Re-reading this piece helped me to remember the truth that was burning brightly for me 2.5 years ago, and realise that not working is neither an evil nor necessarily a problem for me. I can wait for the right job in the right time fraction, because this is not what my life is about, and the family and community and writing work I do is not marking time, it is the spirit and the core of my life. I feel a lot better now and clearer in my job-seeking paramters.

I hope you like it!


Following a link from the always-excellent Casaubon's Book, I came across this article by Barbara Ehrenreich. Drily entitled "Trying to Find a Job is Not a Job", this piece takes aim at the notion that the newly unemployed have an obligation - and indeed no other option - than to treat their job searching efforts as seriously, all-consumingly and committedly as (one presumes) they did their former careers. In the article, Ehrenreich points out the absurdities that this attitude engenders, from blue-collar workers endlessly retraining for illusory new skilled positions, to white-collar workers creating faux "bosses" to whom they "report" on their job-searching "work".

The ideas that underlie this attitude, it seems to me, are threefold:
1. Not having paid employment is the greatest evil imaginable
2. Persistence and application to the task will inevitably result in the landing of a new, desirable job
3. There are always jobs available for those with the right skills and attitude
2 and 3 are, of course, integrally linked, and are also bundled up with the cheerful and familiar age-old theme of blaming the unfortunate for their misfortune (ie. if you are unemployed for long, it must because you are doing SOMETHING wrong).

I agree with Ehrenreich that the purpose of the rhetoric around job-searching is essentially social control - creating a passive, "busy" corpus of unemployed rather than a rageful, bored army who have time and space to look up and see the writing on the wall. I also think that ideas 2 and 3 are the engine that drives this relentless personalisation - blaming the individual - for what may be, and often are, the effects of broader and more powerful trends.

However, what interests me more is unpacking the embedded notions that underlie the first idea. The concept that paid work is an ultimate good, and therefore, the lack of it an inherent evil, is one that deserves to be examined, not simply accepted. Of course people need resources to live, and in a modern capitalist economy, for "resources" you can read "money or access to it". I'm not suggesting that anyone can (or should even attempt to) live a cashless existence, although that said, I personally know of one couple that does this very thing, and two other families that are close to it. (However, in those cases, they each own another valuable resource - arable and cultivated land, and farm animals - free of debt, thanks to inheritance. Not the common scenario!)
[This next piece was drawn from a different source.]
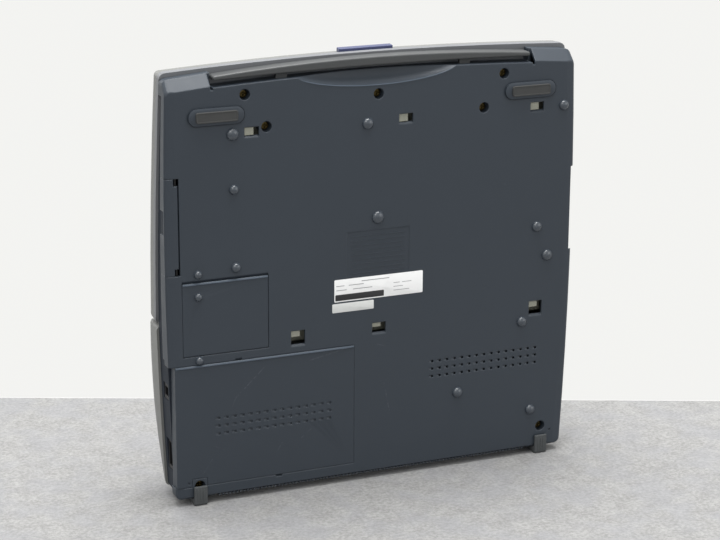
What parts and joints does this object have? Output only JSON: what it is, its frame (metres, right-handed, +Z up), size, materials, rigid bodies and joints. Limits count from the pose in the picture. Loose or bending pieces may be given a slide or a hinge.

What I'm wondering, though, is whether this global financial crisis and the resulting unemployment might not force a fruitful re-evaluation of the idea that we all need LOTS of cash, and that every adult in a household MUST aim to be part of the cash economy at all times. There are so many, many ways to be productive and contributive to the overall economy of a family, a household, a community, a society. Working for a wage is one of them, and in most cases, a necessary one for at least some of the people, some of the time. But if you are suddenly unable to bring home a wage, is running madly like a rat on a treadmill in order to obtain a job, ANY job, necessarily your only or even best option? Could the time be better spent in the extra work that you'll be freed to do in the unpaid silent economy of home, community and society, maybe reducing your need for high loads of cash along the way (ie by cooking more, growing some food, being able to shop more strategically etc). Communities and families rely anyway on unpaid labour to be sustained; it might be a gentler, kinder world if less people were juggling those tasks with the cash-based task of bringing home the bacon.

In our own case, we've given this a lot of thought of late. We are, granted, in a privileged position to be having these thoughts in the context of two stable, relatively unthreatened jobs (you never know what the future may bring, but the odds of either of us facing redundancy in the foreseeable future appear slim). Moreover, my husband is well paid, and we are relatively comfortably geared in terms of debt (carrying a very manageable mortgage and little else). But even though we have two paid jobs, I work mine in a very-much-less than fulltime arrangement, and I work from home (right now, of course, I'm on maternity leave, but won't be later in the year). At the moment, there is widespread social acceptance of this, as I have three children aged under 6, the youngest of whom is not quite 11 weeks old.

However, the prevalent impression appears to be that when my children are older, I'll work more - possibly fulltime - and what's more, that I'll want to do so, and need to do so, financially and personally. I'm starting to think, though, that I won't; that, in fact, we can live a freer and fuller life by keeping our dependence on cash at the level it's at now or even reducing it, and leaving time to build identities that aren't completely bound up with the paycheck. I salute my husband for his efforts in providing our family with a primary income, and I'll never underestimate the importance or necessity of it; but I also think that what I do, and can do, outside of the cash economy is valuable, the parenting and householding and volunteering and thinking creatively about how to live our lives. Of course, at the moment, the day to day parenting and nurturing is the overwhelming preponderance and joy of my time, but it will not ever be thus, and as the kids grow and become more independent, I want to be able to grow our family situation with them, to creatively rekey our lives every now and then, and live a life that's not in chains to the almighty dollar.